While studying and working in a small orphanage in India in 1973, I made a discovery that was to substantially redirect my life.
I became aware of the importance of traditional Indian baby massage, both for its soothing effects and for its role in affectionate nonverbal communication. An Indian mother regularly massages everyone in her family and passes these techniques on to her daughters. At the orphanage, the eldest massaged the little ones nearly every day. It was a type of nurturing I hadn’t seen in the United States. I received its benefits when, during my last week in India, I succumbed to malaria. When I was delirious with fever, all the women in the neighborhood came to look after me. They massaged my body with practiced hands, as if I were a baby, and they sang to me, taking turns until my fever broke. I will never forget the feeling of their hands and hearts touching me.
On my way to the train station after a tearful goodbye at the orphanage, my rickshaw stopped to let a buffalo cart go by. To my right was a shanty — just a few boards and some canvas — where a family lived by the road. A young mother sat in the dirt with her baby across her knees, lovingly massaging him and singing. As I watched her, I thought, There is so much more to life than material wealth. She had so little, yet she could offer her baby this beautiful gift of love and security, a gift that would help to make him a compassionate human being.
I thought about all the children I had known in India, and how loving, warm, and playful they were in spite of their so-called disadvantages. They took care of one another, and they accepted responsibility without reservation. Perhaps, I thought, they are able to be so loving, so relaxed and natural because they have been loved like this as infants, and infants have been loved this way in India for thousands of years. Massage, perhaps, makes them at home in their world, not enemies or conquerors of it. It welcomes them to the warmth and love that is here for them, allowing them to retain the gentle spirit that comes clothed in a new, still unformed and fragile body. And it helps that body adjust to the stimulation of a world full of noises, lights, movement, sharpness, and clamor with curiosity, not fear. Later I learned from many mothers and grandmothers this ancient art of heart and hands that so clearly impacts the bodies, minds, and spirits of the people who receive it.

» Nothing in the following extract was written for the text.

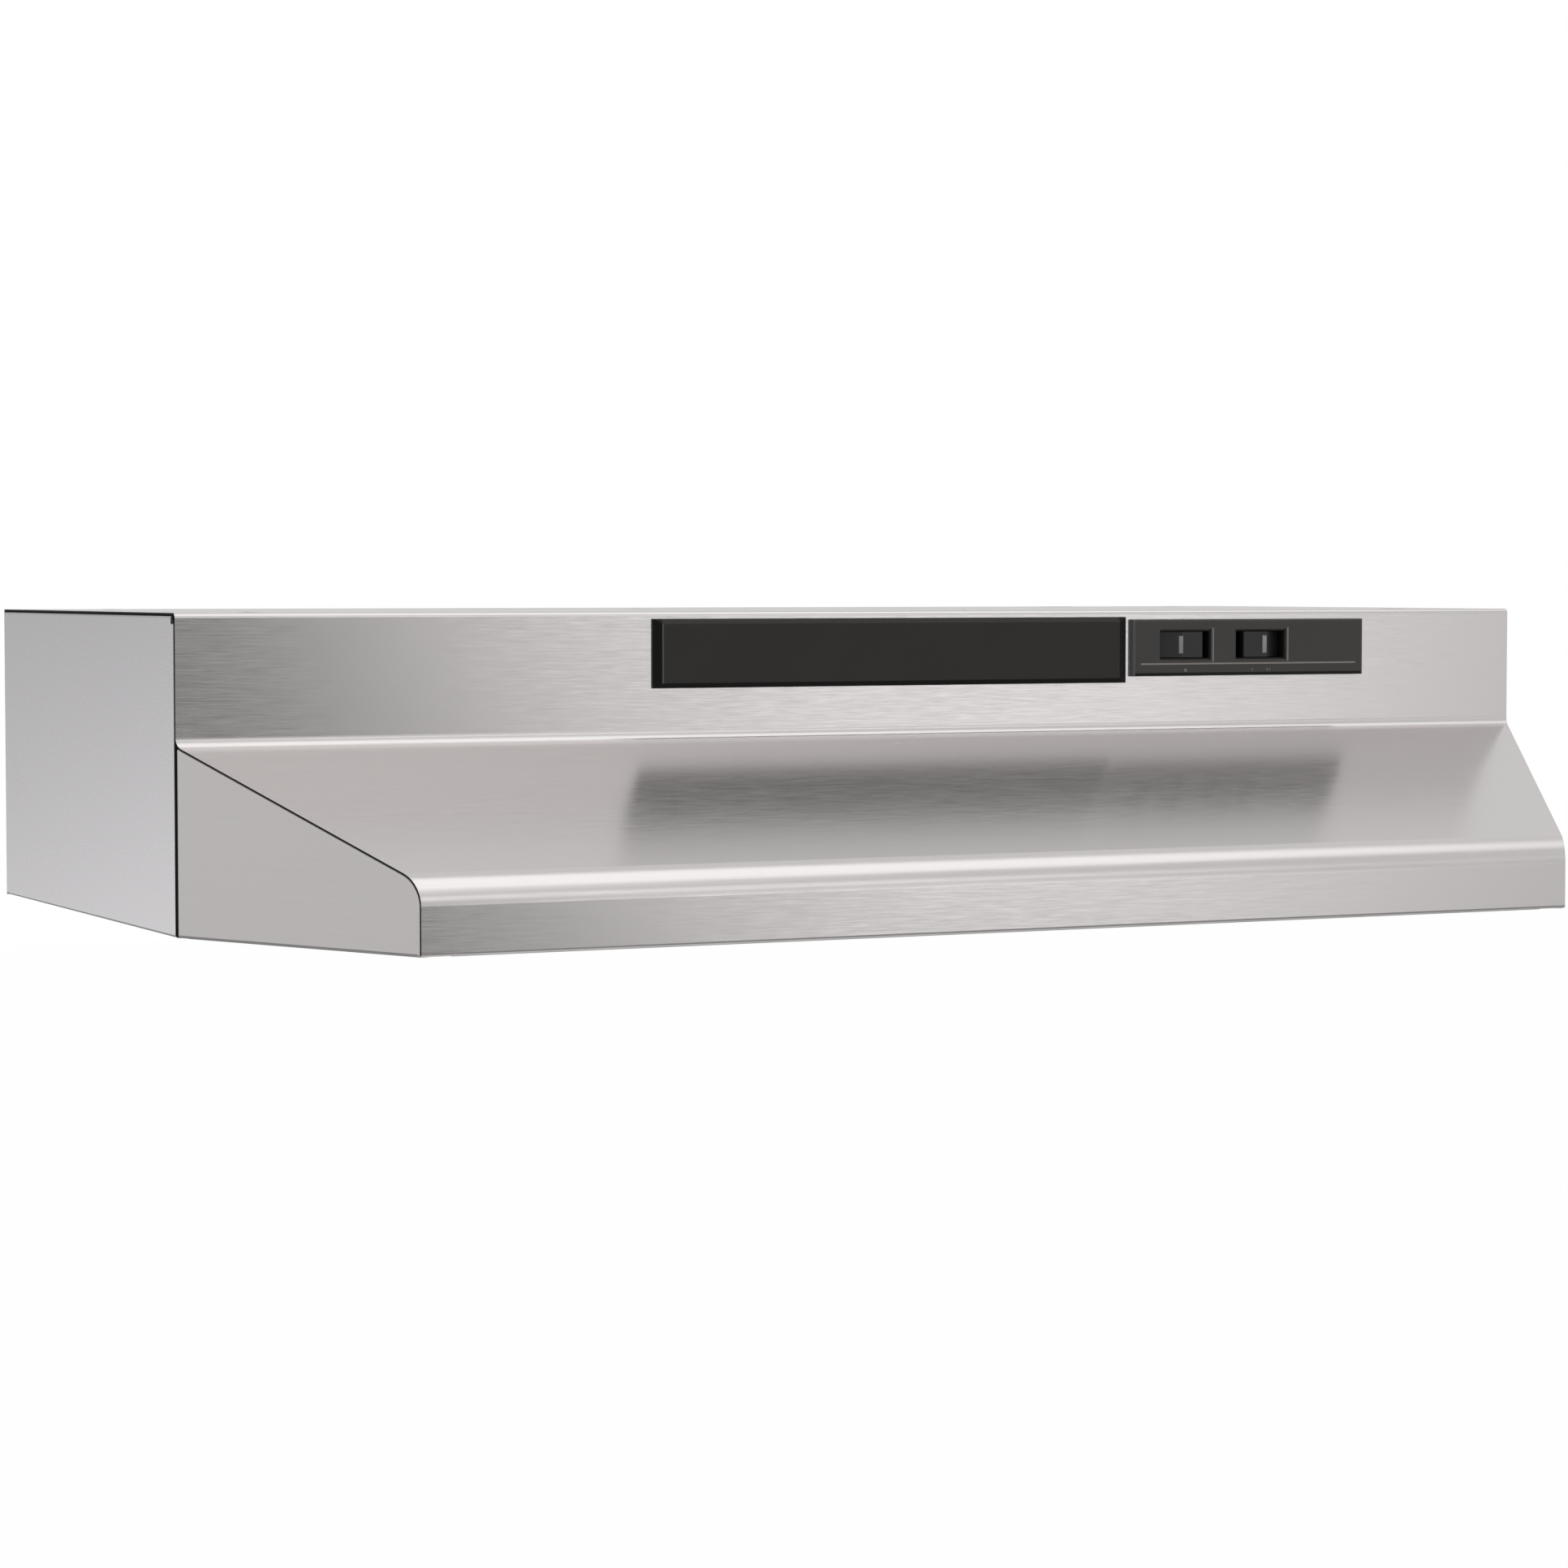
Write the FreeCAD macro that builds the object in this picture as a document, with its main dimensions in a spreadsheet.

Infant massage is not a fad. It is an ancient art that connects you deeply with the person who is your baby, and it helps you to understand your baby’s particular nonverbal language and respond with love and respectful listening. It empowers you as a parent, for it gives you the means by which you become an expert on your own child and therefor can respond according to your baby’s unique needs. Rather than growing up selfish and demanding (though all kids go through such stages), a child whose voice is heard, whose heart is full, and who is enveloped in love overflows with that love and naturally, unselfconsciously gives of himself to others. She learns what healthy, respectful touch is by being touched that way. He learns self-discipline by watching his parents and imitating them. The deep emotional bonds formed in infancy lay a foundation for a lifetime of trust, courage, dependability, faith, and love.